Set task: The data below is to be returned in full and exactly.

========================================================================

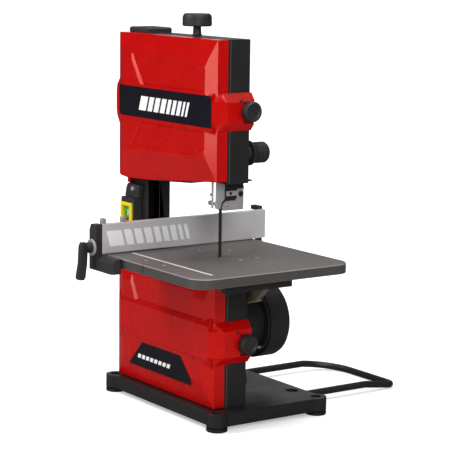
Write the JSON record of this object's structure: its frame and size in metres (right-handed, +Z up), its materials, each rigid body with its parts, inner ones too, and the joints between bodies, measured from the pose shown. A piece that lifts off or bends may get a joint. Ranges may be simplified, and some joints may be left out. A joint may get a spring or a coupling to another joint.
{
  "type": "bench band saw",
  "caption": "Bench band saw with cast tilting table, rip fence, hinged wheel doors, rack-raised blade guide, rear induction motor and folding-bar base.",
  "frame": {"origin": "on the floor, under the middle of the base plate", "axes": "+Z up, -Y towards the operator, +X the operator's right"},
  "size_m": [0.4395, 0.595, 0.6655],
  "materials": {
    "black_paint": "satin",
    "red_paint": "gloss",
    "cast_table": "machined",
    "cast_grey": "cast",
    "aluminium": "satin",
    "steel": "satin",
    "yellow_steel": "plated",
    "black_plastic": "matte",
    "yellow_plastic": "gloss",
    "green_plastic": "gloss",
    "red_plastic": "gloss",
    "insert_plastic": "satin",
    "rubber": "matte",
    "motor_grey": "satin"
  },
  "bodies": {
    "frame": {"base_plate": "black_paint", "rubber_feet": "rubber", "frame_screws": "steel", "support_bar": "black_paint", "column": "black_paint", "column_cap": "black_plastic", "upper_housing": "black_paint", "lower_housing": "black_paint", "door_hinges": "steel", "saw_blade": "steel", "guide_housing": "black_plastic", "lower_blade_guide": "aluminium", "motor_end_shields": "cast_grey", "motor_housing": "motor_grey", "motor_tie_rods": "yellow_steel", "stator_core": "steel", "motor_bearings": "steel", "fan_cover": "motor_grey", "motor_cable": "rubber", "dust_port": "black_plastic", "trunnion_bracket": "black_paint", "switch_box": "black_plastic", "switch_frame": "yellow_plastic", "switch_bracket": "black_plastic"},
    "upper_door_body": {"upper_door": "red_paint"},
    "lower_door_body": {"lower_door": "red_paint"},
    "upper_latch": {"upper_latch_knob": "black_plastic"},
    "lower_latch": {"lower_latch_knob": "black_plastic"},
    "upper_wheel_set": {"upper_wheel": "aluminium", "upper_tyre": "rubber", "upper_wheel_bearings": "steel"},
    "axle": {"axle_bracket": "steel", "axle_nut": "steel"},
    "carriage": {"tension_carriage": "steel", "tension_spring": "steel"},
    "tension": {"tension_knob": "black_plastic"},
    "tracking": {"tracking_knob": "black_plastic"},
    "drive": {"lower_wheel": "aluminium", "lower_tyre": "rubber", "rotor": "steel", "cooling_fan": "black_plastic"},
    "guide": {"guide_post": "steel", "guide_block": "aluminium", "guide_bracket": "black_paint", "guide_screws": "steel", "blade_guard": "steel"},
    "roller": {"thrust_roller": "steel"},
    "guide_drive": {"guide_pinion": "steel", "guide_knob": "black_plastic"},
    "table_group": {"table": "cast_table", "table_insert": "insert_plastic", "trunnion": "cast_grey", "table_rail": "black_paint"},
    "tilt_lock": {"tilt_lock_knob": "black_plastic"},
    "fence": {"fence_rail": "aluminium", "fence_clamp": "black_plastic", "fence_rear_hook": "black_plastic"},
    "fence_handle": {"fence_lever": "black_plastic"},
    "start": {"start_button": "green_plastic"},
    "stop": {"stop_button": "red_plastic"}
  },
  "joints": [
    {"name": "upper_door_swing", "type": "hinge", "parent": "frame", "child": "upper_door_body", "pos_m": [-0.158, -0.078, 0.516], "axis": [0, 0, -1], "range_deg": [0, 110]},
    {"name": "lower_door_swing", "type": "hinge", "parent": "frame", "child": "lower_door_body", "pos_m": [-0.158, -0.078, 0.1375], "axis": [0, 0, -1], "range_deg": [0, 110]},
    {"name": "upper_latch_turn", "type": "hinge", "parent": "upper_door_body", "child": "upper_latch", "pos_m": [0.157, -0.046, 0.516], "axis": [1, 0, 0], "continuous": true},
    {"name": "lower_latch_turn", "type": "hinge", "parent": "lower_door_body", "child": "lower_latch", "pos_m": [0.157, -0.046, 0.1375], "axis": [1, 0, 0], "continuous": true},
    {"name": "table_tilt", "type": "hinge", "parent": "frame", "child": "table_group", "pos_m": [0.105, -0.0175, 0.2754], "axis": [0, 1, 0], "range_deg": [0, 45]},
    {"name": "tilt_lock_turn", "type": "hinge", "parent": "frame", "child": "tilt_lock", "pos_m": [0.105, -0.003, 0.2154], "axis": [0, 1, 0], "range_deg": [0, 180]},
    {"name": "blade_tension", "type": "slide", "parent": "frame", "child": "carriage", "axis": [0, 0, 1], "range_m": [-0.0075, 0]},
    {"name": "tension_knob_turn", "type": "hinge", "parent": "frame", "child": "tension", "pos_m": [0.0025, -0.0435, 0.64], "axis": [0, 0, 1], "range_deg": [0, 1800]},
    {"name": "tracking_tilt", "type": "hinge", "parent": "carriage", "child": "axle", "pos_m": [0.0025, -0.049, 0.48], "axis": [1, 0, 0], "range_deg": [0, 1.5]},
    {"name": "tracking_knob_turn", "type": "hinge", "parent": "carriage", "child": "tracking", "pos_m": [0.0025, -0.03, 0.53], "axis": [0, 1, 0], "range_deg": [0, 380]},
    {"name": "drive_spin", "type": "hinge", "parent": "frame", "child": "drive", "pos_m": [0.0025, -0.0615, 0.1375], "axis": [0, 1, 0], "continuous": true},
    {"name": "upper_wheel_spin", "type": "hinge", "parent": "axle", "child": "upper_wheel_set", "pos_m": [0.0025, -0.0615, 0.516], "axis": [0, 1, 0], "continuous": true},
    {"name": "guide_height", "type": "slide", "parent": "frame", "child": "guide", "axis": [0, 0, 1], "range_m": [-0.07, 0]},
    {"name": "guide_knob_turn", "type": "hinge", "parent": "frame", "child": "guide_drive", "pos_m": [0.1112, -0.024, 0.443], "axis": [0, 1, 0], "range_deg": [-450, 0]},
    {"name": "thrust_roller_spin", "type": "hinge", "parent": "guide", "child": "roller", "pos_m": [0.10525, -0.0508, 0.3855], "axis": [1, 0, 0], "continuous": true},
    {"name": "fence_slide", "type": "slide", "parent": "table_group", "child": "fence", "axis": [-1, 0, 0], "range_m": [-0.07, 0]},
    {"name": "fence_lever_turn", "type": "hinge", "parent": "fence", "child": "fence_handle", "pos_m": [-0.015, -0.234, 0.288], "axis": [0, 1, 0], "range_deg": [0, 90]},
    {"name": "start_button_press", "type": "slide", "parent": "frame", "child": "start", "axis": [0, 1, 0], "range_m": [0, 0.0015]},
    {"name": "stop_button_press", "type": "slide", "parent": "frame", "child": "stop", "axis": [0, 1, 0], "range_m": [0, 0.0015]}
  ],
  "couplings": [
    {"joint": "tension_knob_turn", "follows": "blade_tension", "rad_per_m": -4188.8},
    {"joint": "tracking_knob_turn", "follows": "tracking_tilt", "ratio": 251.3},
    {"joint": "upper_wheel_spin", "follows": "drive_spin", "ratio": 1},
    {"joint": "guide_knob_turn", "follows": "guide_height", "rad_per_m": 111.11}
  ]
}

========================================================================

Answer to this task:
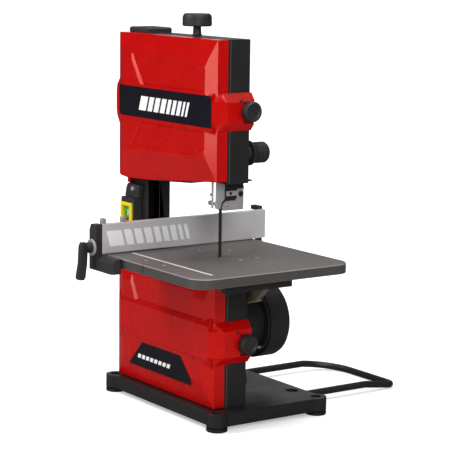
Write the JSON record of this object's structure: its frame and size in metres (right-handed, +Z up), its materials, each rigid body with its parts, inner ones too, and the joints between bodies, measured from the pose shown. A piece that lifts off or bends may get a joint. Ranges may be simplified, and some joints may be left out. A joint may get a spring or a coupling to another joint.
{
  "type": "bench band saw",
  "caption": "Bench band saw with cast tilting table, rip fence, hinged wheel doors, rack-raised blade guide, rear induction motor and folding-bar base.",
  "frame": {"origin": "on the floor, under the middle of the base plate", "axes": "+Z up, -Y towards the operator, +X the operator's right"},
  "size_m": [0.4395, 0.595, 0.6655],
  "materials": {
    "black_paint": "satin",
    "red_paint": "gloss",
    "cast_table": "machined",
    "cast_grey": "cast",
    "aluminium": "satin",
    "steel": "satin",
    "yellow_steel": "plated",
    "black_plastic": "matte",
    "yellow_plastic": "gloss",
    "green_plastic": "gloss",
    "red_plastic": "gloss",
    "insert_plastic": "satin",
    "rubber": "matte",
    "motor_grey": "satin"
  },
  "bodies": {
    "frame": {"base_plate": "black_paint", "rubber_feet": "rubber", "frame_screws": "steel", "support_bar": "black_paint", "column": "black_paint", "column_cap": "black_plastic", "upper_housing": "black_paint", "lower_housing": "black_paint", "door_hinges": "steel", "saw_blade": "steel", "guide_housing": "black_plastic", "lower_blade_guide": "aluminium", "motor_end_shields": "cast_grey", "motor_housing": "motor_grey", "motor_tie_rods": "yellow_steel", "stator_core": "steel", "motor_bearings": "steel", "fan_cover": "motor_grey", "motor_cable": "rubber", "dust_port": "black_plastic", "trunnion_bracket": "black_paint", "switch_box": "black_plastic", "switch_frame": "yellow_plastic", "switch_bracket": "black_plastic"},
    "upper_door_body": {"upper_door": "red_paint"},
    "lower_door_body": {"lower_door": "red_paint"},
    "upper_latch": {"upper_latch_knob": "black_plastic"},
    "lower_latch": {"lower_latch_knob": "black_plastic"},
    "upper_wheel_set": {"upper_wheel": "aluminium", "upper_tyre": "rubber", "upper_wheel_bearings": "steel"},
    "axle": {"axle_bracket": "steel", "axle_nut": "steel"},
    "carriage": {"tension_carriage": "steel", "tension_spring": "steel"},
    "tension": {"tension_knob": "black_plastic"},
    "tracking": {"tracking_knob": "black_plastic"},
    "drive": {"lower_wheel": "aluminium", "lower_tyre": "rubber", "rotor": "steel", "cooling_fan": "black_plastic"},
    "guide": {"guide_post": "steel", "guide_block": "aluminium", "guide_bracket": "black_paint", "guide_screws": "steel", "blade_guard": "steel"},
    "roller": {"thrust_roller": "steel"},
    "guide_drive": {"guide_pinion": "steel", "guide_knob": "black_plastic"},
    "table_group": {"table": "cast_table", "table_insert": "insert_plastic", "trunnion": "cast_grey", "table_rail": "black_paint"},
    "tilt_lock": {"tilt_lock_knob": "black_plastic"},
    "fence": {"fence_rail": "aluminium", "fence_clamp": "black_plastic", "fence_rear_hook": "black_plastic"},
    "fence_handle": {"fence_lever": "black_plastic"},
    "start": {"start_button": "green_plastic"},
    "stop": {"stop_button": "red_plastic"}
  },
  "joints": [
    {"name": "upper_door_swing", "type": "hinge", "parent": "frame", "child": "upper_door_body", "pos_m": [-0.158, -0.078, 0.516], "axis": [0, 0, -1], "range_deg": [0, 110]},
    {"name": "lower_door_swing", "type": "hinge", "parent": "frame", "child": "lower_door_body", "pos_m": [-0.158, -0.078, 0.1375], "axis": [0, 0, -1], "range_deg": [0, 110]},
    {"name": "upper_latch_turn", "type": "hinge", "parent": "upper_door_body", "child": "upper_latch", "pos_m": [0.157, -0.046, 0.516], "axis": [1, 0, 0], "continuous": true},
    {"name": "lower_latch_turn", "type": "hinge", "parent": "lower_door_body", "child": "lower_latch", "pos_m": [0.157, -0.046, 0.1375], "axis": [1, 0, 0], "continuous": true},
    {"name": "table_tilt", "type": "hinge", "parent": "frame", "child": "table_group", "pos_m": [0.105, -0.0175, 0.2754], "axis": [0, 1, 0], "range_deg": [0, 45]},
    {"name": "tilt_lock_turn", "type": "hinge", "parent": "frame", "child": "tilt_lock", "pos_m": [0.105, -0.003, 0.2154], "axis": [0, 1, 0], "range_deg": [0, 180]},
    {"name": "blade_tension", "type": "slide", "parent": "frame", "child": "carriage", "axis": [0, 0, 1], "range_m": [-0.0075, 0]},
    {"name": "tension_knob_turn", "type": "hinge", "parent": "frame", "child": "tension", "pos_m": [0.0025, -0.0435, 0.64], "axis": [0, 0, 1], "range_deg": [0, 1800]},
    {"name": "tracking_tilt", "type": "hinge", "parent": "carriage", "child": "axle", "pos_m": [0.0025, -0.049, 0.48], "axis": [1, 0, 0], "range_deg": [0, 1.5]},
    {"name": "tracking_knob_turn", "type": "hinge", "parent": "carriage", "child": "tracking", "pos_m": [0.0025, -0.03, 0.53], "axis": [0, 1, 0], "range_deg": [0, 380]},
    {"name": "drive_spin", "type": "hinge", "parent": "frame", "child": "drive", "pos_m": [0.0025, -0.0615, 0.1375], "axis": [0, 1, 0], "continuous": true},
    {"name": "upper_wheel_spin", "type": "hinge", "parent": "axle", "child": "upper_wheel_set", "pos_m": [0.0025, -0.0615, 0.516], "axis": [0, 1, 0], "continuous": true},
    {"name": "guide_height", "type": "slide", "parent": "frame", "child": "guide", "axis": [0, 0, 1], "range_m": [-0.07, 0]},
    {"name": "guide_knob_turn", "type": "hinge", "parent": "frame", "child": "guide_drive", "pos_m": [0.1112, -0.024, 0.443], "axis": [0, 1, 0], "range_deg": [-450, 0]},
    {"name": "thrust_roller_spin", "type": "hinge", "parent": "guide", "child": "roller", "pos_m": [0.10525, -0.0508, 0.3855], "axis": [1, 0, 0], "continuous": true},
    {"name": "fence_slide", "type": "slide", "parent": "table_group", "child": "fence", "axis": [-1, 0, 0], "range_m": [-0.07, 0]},
    {"name": "fence_lever_turn", "type": "hinge", "parent": "fence", "child": "fence_handle", "pos_m": [-0.015, -0.234, 0.288], "axis": [0, 1, 0], "range_deg": [0, 90]},
    {"name": "start_button_press", "type": "slide", "parent": "frame", "child": "start", "axis": [0, 1, 0], "range_m": [0, 0.0015]},
    {"name": "stop_button_press", "type": "slide", "parent": "frame", "child": "stop", "axis": [0, 1, 0], "range_m": [0, 0.0015]}
  ],
  "couplings": [
    {"joint": "tension_knob_turn", "follows": "blade_tension", "rad_per_m": -4188.8},
    {"joint": "tracking_knob_turn", "follows": "tracking_tilt", "ratio": 251.3},
    {"joint": "upper_wheel_spin", "follows": "drive_spin", "ratio": 1},
    {"joint": "guide_knob_turn", "follows": "guide_height", "rad_per_m": 111.11}
  ]
}